Thinned semantic clusters ~30,000 utterances

Pause Duration Optimization: We corrected skewed pause distributions by removing extreme outliers and normalizing practical duration ranges, providing the model with stable, consistent training signals. For instance low confidences with extremely long post-utterance pauses may indicate a lost connection or a person needing to leave the conversation.

Identifying outliers by comparing existing confidence scores against actual time to next utterance

A transformer-based regression approach

Sparrow-0 leverages transformer-based regression to predict pause durations precisely. This approach capitalizes on deep semantic context, enhancing the model's effectiveness across multiple languages and varied conversational nuances.

Translating predictions into conversational action

We apply an inverse sigmoid transformation to Sparrow’s regression outputs, converting normalized predictions into actionable confidence scores. High-confidence scores prompt immediate AI responses, while lower scores encourage appropriate delays, effectively balancing responsiveness and conversational etiquette.

Leading the future of conversational AI

Sparrow-0 marks a significant leap forward in conversational AI, fundamentally transforming how naturally and effectively AI agents engage with users. Now activated by default in Tavus CVI, Sparrow-0 delivers immediate improvements, including a remarkable 50% boost in user engagement, an 80% higher retention rate compared to traditional pause-based methods, and nearly two times faster responses at around 610ms per interaction—providing fluid, interruption-free conversations that seamlessly balance speed and thoughtful pauses.
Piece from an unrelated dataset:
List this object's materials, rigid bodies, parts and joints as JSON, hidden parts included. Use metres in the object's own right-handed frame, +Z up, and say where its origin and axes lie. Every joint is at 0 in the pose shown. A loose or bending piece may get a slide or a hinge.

Developers also now have the ability to customize the model's sensitivity, enabling tailored conversational behaviors for unique and specialized use cases. Sparrow-0’s advanced turn-taking capability fosters deeper, richer conversations, establishing a new benchmark for conversational AI. As we further develop this research, future iterations of the Sparrow model line will continue driving the frontier of human-like AI conversations.